I've toned town my nails to a French cut with white tips and natural nail beds. No colored polish, though they are glossy.

I can't do without my earrings for the weekend. My piercings were done in January and they will close up if I go without studs for the weekend. But I have some pain gold ball studs that I will be wearing, which are a fairly acceptable 'male' earring.

I think I could use just a touch of eyebrow makeup to make my brows look a more masculine width. But just leaving them plain may call less attention to them - especially since I wear glasses, which kind of hide the eyebrows.

Virginia1983
05-13-2016, 01:25 PM
They know. Why pretend.

char GG
05-13-2016, 05:16 PM
even though I am not ready to come out yet to my sisters in law

Is this or is it not important to you? Do it when you are ready.

Sallee
05-13-2016, 05:36 PM
If you're not ready don't tell them. My guess is they won't notice your shaved arms or pierced ears or even acrylic nails. They may notice but won't say anything. If they do just say you felt like doing it. They look nice and you like it. If more comes of it then come out. It doesn't sound like a problem to them but you are making it one for your self. I totally understand good luck

Nikkilovesdresses
05-14-2016, 10:46 AM
I was always told by my dad "son you don't mess with the family reputation"

Boy was he ever asking for it.

Ceera
05-15-2016, 09:04 PM
A follow up for the few people reading and watching this thread.

I was over-thinking it. My step sisters and their husbands and friends were either sufficiently unobservant and focused on other things to notice my feminine 'tells', or they saw but didn't care or react.

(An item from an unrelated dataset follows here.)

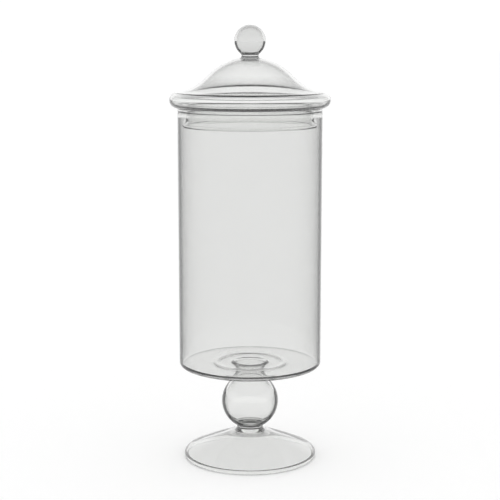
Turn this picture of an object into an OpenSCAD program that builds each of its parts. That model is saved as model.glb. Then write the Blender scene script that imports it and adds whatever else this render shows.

I kept my shaved arms and legs covered with long sleeves and long pants, so that wasn't an issue. I was dressed and acting in a completely male manner, aside from having pierced ears with 5mm gold ball studs, and French-cut acrylic nails in a natural color scheme. The low-key nails and plain gold ball earrings either escaped notice, or were sufficiently 'metro-sexual' that no one cared. At the charity event Saturday night I wasn't the only male in the room with pierced ears or nicely done nails, though we were not common.

At one point I was chatting with two of my sister in law's female friends, and one was debating getting an additional piercing, perhaps in her nose, in addition to her two 'normal' earlobe piercings. I refrained from interjecting anything of my own experience with being pierced, or my preferences in pierced ear jewelry. They didn't comment on my ears, but they seemed comfortable chatting about such things with me there.

It one point, while discussing politics with one of my brothers in law, the issue of the anti-trans bathroom bills and the amazing fact that a certain conservative politician actually stated he believed the trans bathroom stuff was a non-issue came up. We both simply agreed that in that one rare case, he was right, and the conversation moved on. My brother and law and I don't see completely eye to eye on which candidates in either party would be best, or will get nominated, or have the best chance of being elected, but for most things we are in agreement, and neither of us cares for that politician. But nothing else in our conversation ended up touching on TG issues.

As it happened, I was glad I didn't try to reveal anything in particular. It wouldn't have helped anything, and could have detracted from what we were there for. My sisters and brother in law introduced me to their friends as their brother in law, and several people there knew of my having lost my wife a few years back, since they knew the sisters had lost their little sister. If I had been at all 'out' while there, it would only have added a very awkward note to the evening.